I love how this game builds on a disabled view of the past and present. The list of Disabled Heroes' Wish-Granting Artefacts introduced me to 5 wikipedia rabbitholes on historical disabled people I would never have thought about otherwise. It's such an unexpected relief to be so fluidly and unashamedly shown our world as one that disabled people have always lived + struggled + done cool shit in, here and elsewhere in the game. It's such a good, solid base for a game that asks you to imagine a disabled utopia while ramming, sniping & exploding your way through the Cursed Tower. "Remember the past, fight for the future"...! 

The way the mechanics incentivise you to slowly and collaboratively add details to that mostly-unseen utopia in order to reroll dice - meaning that this imagination will likely happen in times of the most high-stakes stressful rolls - is also extremely cool. This is very much my own game preferences, but that's the part of this game that I'd be most excited to experience in play. 
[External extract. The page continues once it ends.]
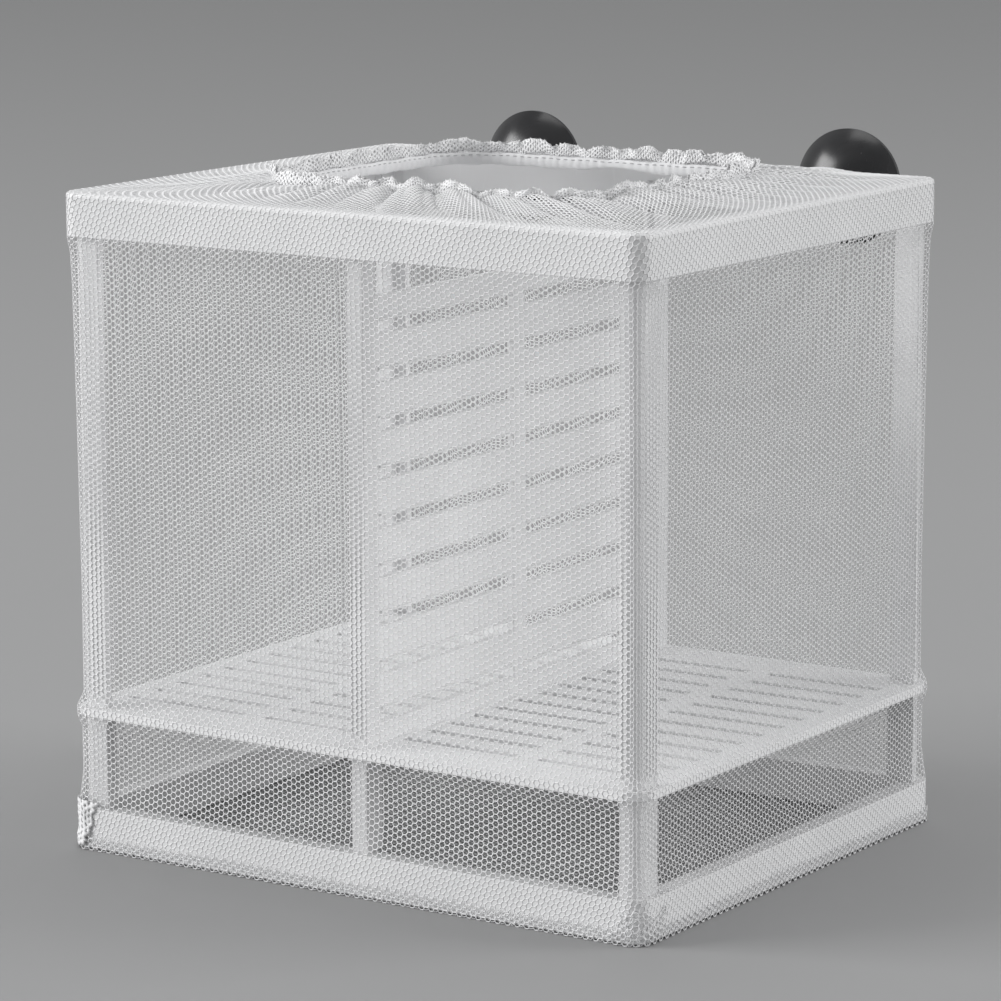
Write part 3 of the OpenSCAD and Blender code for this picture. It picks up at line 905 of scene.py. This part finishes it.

I particularly like The Office encounter - excellently deployed balance of puns and creepiness - and the evocative little questions for the players in some of the encounter descriptions (do the players recognise any of the statues of benefit cutters? what inspirational poster catches the players' attention?). I want to talk about interesting tensions and questions of this game's setting for ages, but I should really just play the game to explore them. 

Some final notes:

- The art is gorgeous. Lo Cleary did an incredible job, the illustrations drip texture with a world it feels like you can bite. I kept coming back to stare at the cover. 

- Design for cognitive accessibility and particularly for different abilities at the same table is always cool to see.

- I'd be interested to see how describing moments of rest and care to gain Spoons affects the frenetic non-stop rhythm the havoc engine produces in something like Eat the Reich.

Thank you for joining the jam! 

- Jim

(+1)

Thanks for taking the time to read through our game and giving such detailed feedback. We really appreciate it, everyone in the team was stoked after reading it.